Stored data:
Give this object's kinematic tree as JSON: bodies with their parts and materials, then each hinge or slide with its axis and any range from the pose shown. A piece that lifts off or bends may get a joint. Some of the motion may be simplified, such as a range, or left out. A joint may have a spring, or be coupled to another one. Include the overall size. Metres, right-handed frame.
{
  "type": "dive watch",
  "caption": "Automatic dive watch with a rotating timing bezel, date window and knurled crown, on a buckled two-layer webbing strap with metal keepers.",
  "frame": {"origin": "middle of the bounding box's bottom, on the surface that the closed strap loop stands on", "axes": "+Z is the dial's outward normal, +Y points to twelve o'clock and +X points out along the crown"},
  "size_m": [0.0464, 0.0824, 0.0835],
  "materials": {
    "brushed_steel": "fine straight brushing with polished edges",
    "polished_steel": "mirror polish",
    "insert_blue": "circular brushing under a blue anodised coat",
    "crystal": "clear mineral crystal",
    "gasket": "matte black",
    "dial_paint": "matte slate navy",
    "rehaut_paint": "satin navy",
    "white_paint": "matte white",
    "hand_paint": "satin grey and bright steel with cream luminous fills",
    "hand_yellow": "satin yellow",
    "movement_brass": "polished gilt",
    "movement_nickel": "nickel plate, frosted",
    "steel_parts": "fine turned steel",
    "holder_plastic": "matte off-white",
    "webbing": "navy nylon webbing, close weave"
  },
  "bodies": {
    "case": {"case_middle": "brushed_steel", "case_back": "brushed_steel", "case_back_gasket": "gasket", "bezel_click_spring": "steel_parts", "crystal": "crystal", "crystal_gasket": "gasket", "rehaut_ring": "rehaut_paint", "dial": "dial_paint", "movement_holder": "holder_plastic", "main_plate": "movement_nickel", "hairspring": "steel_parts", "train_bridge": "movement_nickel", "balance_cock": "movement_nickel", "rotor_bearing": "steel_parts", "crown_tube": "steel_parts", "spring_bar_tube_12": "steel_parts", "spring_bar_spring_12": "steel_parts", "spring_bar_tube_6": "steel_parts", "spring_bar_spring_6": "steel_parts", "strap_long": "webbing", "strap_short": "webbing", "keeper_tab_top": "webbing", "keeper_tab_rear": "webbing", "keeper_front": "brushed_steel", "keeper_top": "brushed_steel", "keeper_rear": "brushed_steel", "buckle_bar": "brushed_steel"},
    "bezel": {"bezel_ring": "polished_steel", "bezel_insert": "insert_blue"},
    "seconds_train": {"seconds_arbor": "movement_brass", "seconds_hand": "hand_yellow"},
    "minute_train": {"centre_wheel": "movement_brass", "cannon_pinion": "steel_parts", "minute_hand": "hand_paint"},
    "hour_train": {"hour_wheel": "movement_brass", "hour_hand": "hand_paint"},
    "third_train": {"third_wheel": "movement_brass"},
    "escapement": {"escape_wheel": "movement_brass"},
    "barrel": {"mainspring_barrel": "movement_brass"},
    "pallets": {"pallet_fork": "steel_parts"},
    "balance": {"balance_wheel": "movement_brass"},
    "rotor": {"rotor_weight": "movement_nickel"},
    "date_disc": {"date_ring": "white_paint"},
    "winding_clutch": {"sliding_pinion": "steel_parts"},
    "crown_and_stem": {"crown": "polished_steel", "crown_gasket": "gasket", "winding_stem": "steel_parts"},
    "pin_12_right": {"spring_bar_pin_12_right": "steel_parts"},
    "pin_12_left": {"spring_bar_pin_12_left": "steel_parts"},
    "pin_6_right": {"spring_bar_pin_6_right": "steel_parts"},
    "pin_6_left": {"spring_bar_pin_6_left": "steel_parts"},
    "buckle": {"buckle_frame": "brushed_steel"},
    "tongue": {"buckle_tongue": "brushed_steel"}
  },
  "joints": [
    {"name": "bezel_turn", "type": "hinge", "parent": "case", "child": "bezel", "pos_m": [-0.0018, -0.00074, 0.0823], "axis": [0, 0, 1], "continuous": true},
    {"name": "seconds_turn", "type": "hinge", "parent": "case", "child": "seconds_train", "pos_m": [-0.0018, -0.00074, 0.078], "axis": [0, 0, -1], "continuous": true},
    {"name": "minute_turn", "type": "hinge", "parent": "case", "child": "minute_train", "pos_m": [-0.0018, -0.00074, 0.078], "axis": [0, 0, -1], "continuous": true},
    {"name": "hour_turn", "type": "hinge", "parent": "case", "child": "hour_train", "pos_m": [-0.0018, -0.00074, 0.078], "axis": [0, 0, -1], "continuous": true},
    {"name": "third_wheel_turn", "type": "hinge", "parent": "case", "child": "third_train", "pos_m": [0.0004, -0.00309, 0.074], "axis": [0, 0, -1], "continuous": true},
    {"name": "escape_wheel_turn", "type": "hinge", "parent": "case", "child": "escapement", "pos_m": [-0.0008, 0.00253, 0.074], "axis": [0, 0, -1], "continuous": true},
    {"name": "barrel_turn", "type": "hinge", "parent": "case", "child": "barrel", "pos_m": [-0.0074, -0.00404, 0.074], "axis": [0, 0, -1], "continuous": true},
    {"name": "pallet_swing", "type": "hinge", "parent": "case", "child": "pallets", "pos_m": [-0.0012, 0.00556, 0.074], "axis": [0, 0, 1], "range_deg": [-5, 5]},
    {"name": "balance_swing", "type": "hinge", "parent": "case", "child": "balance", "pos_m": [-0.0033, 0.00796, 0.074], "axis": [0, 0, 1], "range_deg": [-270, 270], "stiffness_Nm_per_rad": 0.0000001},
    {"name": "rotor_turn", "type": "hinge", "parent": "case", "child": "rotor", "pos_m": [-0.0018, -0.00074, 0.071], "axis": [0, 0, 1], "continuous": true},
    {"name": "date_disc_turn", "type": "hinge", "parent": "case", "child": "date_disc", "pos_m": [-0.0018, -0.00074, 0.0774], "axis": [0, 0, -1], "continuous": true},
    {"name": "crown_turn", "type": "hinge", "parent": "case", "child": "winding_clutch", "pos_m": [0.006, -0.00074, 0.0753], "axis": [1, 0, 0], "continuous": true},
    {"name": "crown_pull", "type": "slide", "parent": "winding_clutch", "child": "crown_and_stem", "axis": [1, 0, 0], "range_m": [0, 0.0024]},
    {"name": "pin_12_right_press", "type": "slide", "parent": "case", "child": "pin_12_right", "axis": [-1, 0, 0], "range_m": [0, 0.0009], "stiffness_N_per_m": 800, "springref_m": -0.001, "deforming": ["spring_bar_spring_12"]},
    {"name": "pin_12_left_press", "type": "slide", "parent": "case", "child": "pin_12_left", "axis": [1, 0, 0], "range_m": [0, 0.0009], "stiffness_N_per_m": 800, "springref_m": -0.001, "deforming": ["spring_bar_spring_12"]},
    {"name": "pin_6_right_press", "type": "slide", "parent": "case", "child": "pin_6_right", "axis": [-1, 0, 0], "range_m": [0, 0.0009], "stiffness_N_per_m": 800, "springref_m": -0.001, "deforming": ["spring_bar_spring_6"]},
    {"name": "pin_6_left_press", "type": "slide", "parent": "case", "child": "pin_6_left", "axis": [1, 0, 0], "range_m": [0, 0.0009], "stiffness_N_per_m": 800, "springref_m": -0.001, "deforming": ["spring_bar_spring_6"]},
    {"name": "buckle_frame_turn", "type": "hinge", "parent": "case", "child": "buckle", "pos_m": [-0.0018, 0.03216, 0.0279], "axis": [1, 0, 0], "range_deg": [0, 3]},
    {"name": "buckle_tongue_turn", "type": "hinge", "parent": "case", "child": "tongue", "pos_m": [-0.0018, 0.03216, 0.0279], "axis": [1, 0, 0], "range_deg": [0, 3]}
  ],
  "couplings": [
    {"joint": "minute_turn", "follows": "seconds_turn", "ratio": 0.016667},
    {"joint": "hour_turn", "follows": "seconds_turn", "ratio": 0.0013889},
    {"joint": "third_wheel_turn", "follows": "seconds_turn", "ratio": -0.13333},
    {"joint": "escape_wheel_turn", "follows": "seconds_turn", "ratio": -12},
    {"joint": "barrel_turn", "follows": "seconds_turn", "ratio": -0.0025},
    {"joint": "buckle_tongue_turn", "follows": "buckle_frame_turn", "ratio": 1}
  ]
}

--

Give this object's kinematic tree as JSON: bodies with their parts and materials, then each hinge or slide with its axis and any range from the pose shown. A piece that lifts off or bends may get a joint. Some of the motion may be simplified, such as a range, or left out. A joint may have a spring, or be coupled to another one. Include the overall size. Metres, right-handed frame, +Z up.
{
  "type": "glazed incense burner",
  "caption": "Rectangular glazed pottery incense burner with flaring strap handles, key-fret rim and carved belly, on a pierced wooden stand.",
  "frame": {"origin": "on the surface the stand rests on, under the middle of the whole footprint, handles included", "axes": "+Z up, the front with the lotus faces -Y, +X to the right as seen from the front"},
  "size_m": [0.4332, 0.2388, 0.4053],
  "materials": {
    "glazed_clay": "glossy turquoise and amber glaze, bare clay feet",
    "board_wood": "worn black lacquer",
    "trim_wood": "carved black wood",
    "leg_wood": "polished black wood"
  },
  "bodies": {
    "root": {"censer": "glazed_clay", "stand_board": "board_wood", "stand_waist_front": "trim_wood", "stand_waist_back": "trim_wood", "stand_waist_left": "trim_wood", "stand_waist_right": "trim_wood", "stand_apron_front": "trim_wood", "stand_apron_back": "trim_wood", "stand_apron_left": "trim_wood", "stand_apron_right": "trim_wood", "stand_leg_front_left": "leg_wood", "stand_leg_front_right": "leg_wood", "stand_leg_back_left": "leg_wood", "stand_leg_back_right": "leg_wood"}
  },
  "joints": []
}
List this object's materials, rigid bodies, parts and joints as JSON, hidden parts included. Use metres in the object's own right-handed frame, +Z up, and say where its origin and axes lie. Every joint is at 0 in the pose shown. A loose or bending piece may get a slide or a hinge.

To do ▸
Keep only those lines of the records that hold "pose", and return them.

Task solution ▸
Give this object's kinematic tree as JSON: bodies with their parts and materials, then each hinge or slide with its axis and any range from the pose shown. A piece that lifts off or bends may get a joint. Some of the motion may be simplified, such as a range, or left out. A joint may have a spring, or be coupled to another one. Include the overall size. Metres, right-handed frame.
Give this object's kinematic tree as JSON: bodies with their parts and materials, then each hinge or slide with its axis and any range from the pose shown. A piece that lifts off or bends may get a joint. Some of the motion may be simplified, such as a range, or left out. A joint may have a spring, or be coupled to another one. Include the overall size. Metres, right-handed frame, +Z up.
List this object's materials, rigid bodies, parts and joints as JSON, hidden parts included. Use metres in the object's own right-handed frame, +Z up, and say where its origin and axes lie. Every joint is at 0 in the pose shown. A loose or bending piece may get a slide or a hinge.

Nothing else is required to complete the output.